# DATASET SECTION start
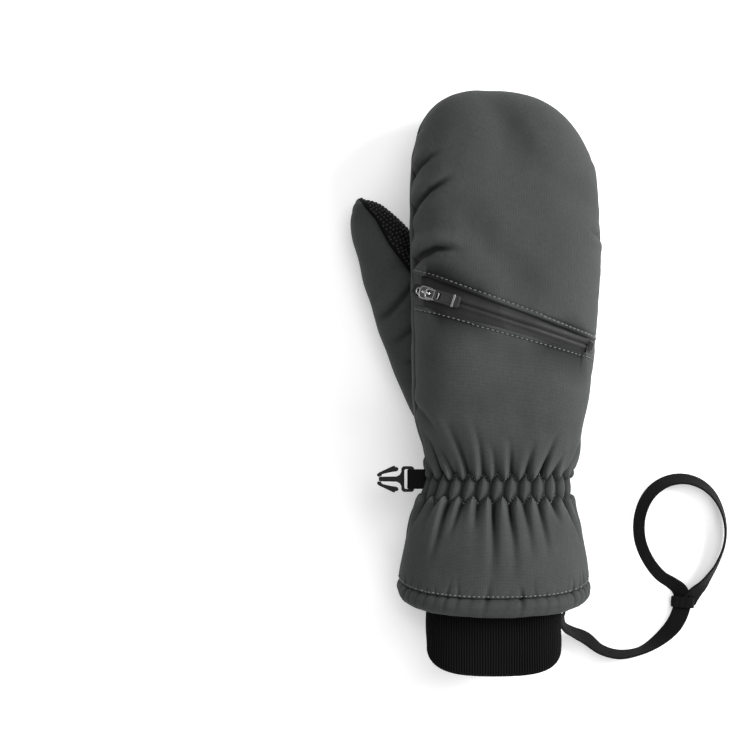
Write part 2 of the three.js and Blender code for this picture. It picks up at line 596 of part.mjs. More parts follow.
// The clip's frame: a slotted end on the webbing and a middle stem with an arrow tip.
const CLIP = { thick: 3.2, halfWide: 6.7, stem: 1.25, bar: 1.1, barb: 1.6 };
function clipFrame() {
  const { thick, halfWide, stem, bar } = CLIP;
  const z = [CLIP_Z - thick / 2, CLIP_Z + thick / 2];
  const [backX, frontX] = [CLIP_BAR_X + bar, CLIP_BAR_X - 5.4];
  const frame = box(frontX, backX - 0.2, CLIP_Y - halfWide, CLIP_Y + halfWide, ...z);
  const slot = box(frontX + 1.7, backX + 5, CLIP_Y - 5.3, CLIP_Y + 5.3, CLIP_Z - 9, CLIP_Z + 9);
  const round = new THREE.CylinderGeometry(bar, bar, 2 * halfWide - 0.4, 10);
  const pin = solidOf(round.translate(CLIP_BAR_X, CLIP_Y, CLIP_Z));
  const shaft = box(CLIP_TIP_X, frontX + 0.5, CLIP_Y - stem, CLIP_Y + stem, ...z);
  const tip = prism(
    [[CLIP_TIP_X - 1.2, -0.9], [CLIP_TIP_X + 0.9, -1.5], [CLIP_TIP_X + 0.9, 1.5], [CLIP_TIP_X - 1.2, 0.9]]
      .map(([x, y]) => [x, CLIP_Y + y]),
    ...z,
  );
  return join([frame.subtract(slot), pin, shaft, tip]);
}

// A barb springs back from the tip; side is +1 for the one nearer the finger tips.
function clipBarb(side) {
  const { thick, barb } = CLIP;
  const root = [CLIP_TIP_X + 1.3, 1.9];
  const end = [-57.2, 5.0];
  const outline = [
    root,
    [CLIP_TIP_X - 0.4, 2.3],
    [CLIP_TIP_X + 0.6, 3.3],
    [end[0] - 2.6, end[1] + barb],
    [end[0] + 0.6, end[1] + barb],
    [end[0] + 0.6, end[1] + 0.2],
    [end[0] - 2.6, end[1] - 0.4],
    [CLIP_TIP_X + 4, 2.6],
  ].map(([x, y]) => [x, CLIP_Y + side * y]);
  return prism(side > 0 ? outline.reverse() : outline, CLIP_Z - thick / 2 + 0.2, CLIP_Z + thick / 2 - 0.2);
}

// ---- The leash ----

// The leash's route as it lies: out from under the hem, along the surface, through its own eye, and round.
const LEASH_ROUTE = [
  [31.2, -168.4, 18.2],
  [31.6, -171.4, 17.2],
  [34.0, -176.0, 12.8],
  [38.6, -179.2, 9.0],
  [46.0, -183.0, 5.2],
  [54.0, -189.0, 4.0],
  [64.0, -191.6, 4.0],
  [75.3, -189.6, 4.0],
  [84.5, -184.4, 4.0],
  [92.6, -177.0, 5.0],
  [97.0, -169.5, 6.2],
  [98.6, -162.5, 6.4],
  [96.8, -156.6, 5.8],
  [92.4, -152.8, 5.0],
  [86.0, -148.6, 4.2],
  [79.6, -140.4, 4.0],
  [75.4, -130.4, 4.0],
  [74.6, -120.0, 4.0],
  [76.9, -110.6, 4.0],
  [81.8, -103.0, 4.0],
  [89.4, -97.8, 4.0],
  [98.4, -96.2, 4.0],
  [107.4, -98.6, 4.0],
  [114.8, -104.6, 4.0],
  [119.6, -113.4, 4.0],
  [121.6, -123.4, 4.0],
  [120.6, -133.0, 4.0],
  [116.8, -142.6, 4.4],
  [112.4, -149.6, 5.0],
  [109.2, -154.0, 5.6],
];
const leashCurve = new THREE.CatmullRomCurve3(LEASH_ROUTE.map((p) => new THREE.Vector3(...p)), false);

function leashStrap() {
  const section = new THREE.Shape().absarc(0, 0, LEASH_RADIUS, 0, 2 * Math.PI);
  const tube = new THREE.ExtrudeGeometry(section, {
    steps: 44,
    curveSegments: 4,
    extrudePath: leashCurve,
    bevelEnabled: false,
  });
  return solidOf(tube);
}

// The sewn eye at the strap's end, which runs on the strap: a sleeve, and the tail that joins the loop's end.
function leashEye() {
  const { wall, room, long } = LEASH_EYE;
  const inner = LEASH_RADIUS + room;
  const outer = inner + wall;
  const profile = [[inner, -long / 2], [outer, -long / 2], [outer, long / 2], [inner, long / 2]];
  const sleeve = new THREE.LatheGeometry([...profile, profile[0]].map((p) => new THREE.Vector2(...p)), 12);
  sleeve.rotateZ(THREE.MathUtils.degToRad(LEASH_EYE.turn)).translate(...LEASH_EYE.at);
  const tail = new THREE.BoxGeometry(...LEASH_TAIL.size);
  tail.rotateZ(THREE.MathUtils.degToRad(LEASH_TAIL.turn)).translate(...LEASH_TAIL.at);
  const strapRoom = solidOf(new THREE.CylinderGeometry(inner, inner, 20, 12).translate(98.6, -162.5, 6.3));
  return solidOf(tail).subtract(strapRoom).add(solidOf(sleeve));
}

// The tab that holds the leash, sewn inside the hem.
const leashAnchor = () => box(...LEASH_ANCHOR.x, ...LEASH_ANCHOR.y, ...LEASH_ANCHOR.z);

// ---- The assembly ----

const mitten = new THREE.Group();
const shapes = [
  ["back_panel_upper", backPanelUpper(), GREY_CLOTH],
  ["back_panel_lower", backPanelLowerWhole(), GREY_CLOTH],
  ["side_strip_thumb", sideStrip(true), GREY_CLOTH],
  ["side_strip_little", sideStrip(false), GREY_CLOTH],
  ["fingertip_grip_patch", fingertipGripPatch(), GRIP_CLOTH],
  ["palm_mid_panel", palmMidPanel(), GREY_CLOTH],
  ["palm_grip_patch", palmGripPatch(), GRIP_CLOTH],
  ["palm_heel_panel", palmHeelPanel(), GREY_CLOTH],
  ["hem_roll", hemRoll(), GREY_CLOTH],
  ["knit_cuff", knitCuff(), KNIT],
  ["wrist_elastic", wristElastic(), KNIT],
  ["insulation_hand", innerLayer(PADDING), WADDING],
  ["membrane_insert", innerLayer(MEMBRANE), FILM],
  ["fleece_lining", fleeceLining(), FLEECE],
  ["thumb_back_panel", thumbPanel(false), GREY_CLOTH],
  ["thumb_grip_panel", thumbPanel(true), GRIP_CLOTH],
  ["insulation_thumb", thumbLayer(THUMB_PADDING), WADDING],
  ["thumb_lining", thumbLayer(THUMB_LINING), FLEECE],
  ["zip_tape_upper", zipTape(1), TAPE_CLOTH],
  ["zip_tape_lower", zipTape(-1), TAPE_CLOTH],
  ["zip_coil_upper", zipCoil(1), PLASTIC],
  ["zip_coil_lower", zipCoil(-1), PLASTIC],
  ["zip_stop_start", zipStop(STOP.at[0]), METAL],
  ["zip_stop_end", zipStop(STOP.at[1]), METAL],
  ["zip_slider", zipSlider(), METAL],
  ["zip_pull_loop", zipPullLoop(), METAL],
  ["zip_pull_tab", zipPullTab(), PLASTIC],
  ["zip_pull_clip", zipPullClip(), METAL],
  ["pocket_bag", pocketBag(), FLEECE],
  ["clip_webbing", clipWebbing(), WEBBING],
  ["clip_frame", clipFrame(), PLASTIC],
  ["clip_barb_upper", clipBarb(1), PLASTIC],
  ["clip_barb_lower", clipBarb(-1), PLASTIC],
  ["leash_anchor", leashAnchor(), WEBBING],
  ["leash_strap", leashStrap(), WEBBING],
  ["leash_eye", leashEye(), WEBBING],
];
for (const [name, solid, look] of shapes) {
  const placed = largest(solid).translate(-ORIGIN_X, 0, 0);
  const mesh = new THREE.Mesh(geometryOf(placed), new THREE.MeshStandardMaterial(look));
  mesh.name = name;
  mitten.add(mesh);
}

export default mitten;
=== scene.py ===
"""A right-hand ski mitten lying palm down: its cloth, padding, zip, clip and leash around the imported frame.

Lengths are in millimetres until a mesh is made. The hand's own middle is x = 0 there; the frame's origin lies
ORIGIN_X further towards the little finger.
"""

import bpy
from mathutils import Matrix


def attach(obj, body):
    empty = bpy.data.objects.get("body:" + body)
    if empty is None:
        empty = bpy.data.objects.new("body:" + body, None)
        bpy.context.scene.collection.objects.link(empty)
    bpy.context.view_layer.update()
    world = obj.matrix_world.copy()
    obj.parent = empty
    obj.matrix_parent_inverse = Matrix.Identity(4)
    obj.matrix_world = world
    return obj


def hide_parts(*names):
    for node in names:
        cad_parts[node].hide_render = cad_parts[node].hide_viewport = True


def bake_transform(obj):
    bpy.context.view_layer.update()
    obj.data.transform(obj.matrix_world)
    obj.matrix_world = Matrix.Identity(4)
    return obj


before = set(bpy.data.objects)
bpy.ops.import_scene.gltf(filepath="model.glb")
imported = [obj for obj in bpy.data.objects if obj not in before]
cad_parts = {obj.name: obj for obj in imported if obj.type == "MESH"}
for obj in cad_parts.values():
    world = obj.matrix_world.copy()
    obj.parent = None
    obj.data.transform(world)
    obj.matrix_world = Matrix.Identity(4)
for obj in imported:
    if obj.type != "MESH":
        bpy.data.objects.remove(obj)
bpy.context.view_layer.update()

import math

import bmesh
import bpy
import numpy as np
from mathutils import Matrix, Vector

MM = 0.001
ORIGIN_X = 9.0
rng = np.random.RandomState(7)

# ---- Camera ----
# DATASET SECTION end
#### [SHORT PROBLEM]
Return exactly the lines above from the line that has "const mesh = new" through the line that has "if empty is", inclusive, and nothing else.

#### [REPLY TO THE EXERCISE]
  const mesh = new THREE.Mesh(geometryOf(placed), new THREE.MeshStandardMaterial(look));
  mesh.name = name;
  mitten.add(mesh);
}

export default mitten;
=== scene.py ===
"""A right-hand ski mitten lying palm down: its cloth, padding, zip, clip and leash around the imported frame.

Lengths are in millimetres until a mesh is made. The hand's own middle is x = 0 there; the frame's origin lies
ORIGIN_X further towards the little finger.
"""

import bpy
from mathutils import Matrix


def attach(obj, body):
    empty = bpy.data.objects.get("body:" + body)
    if empty is None:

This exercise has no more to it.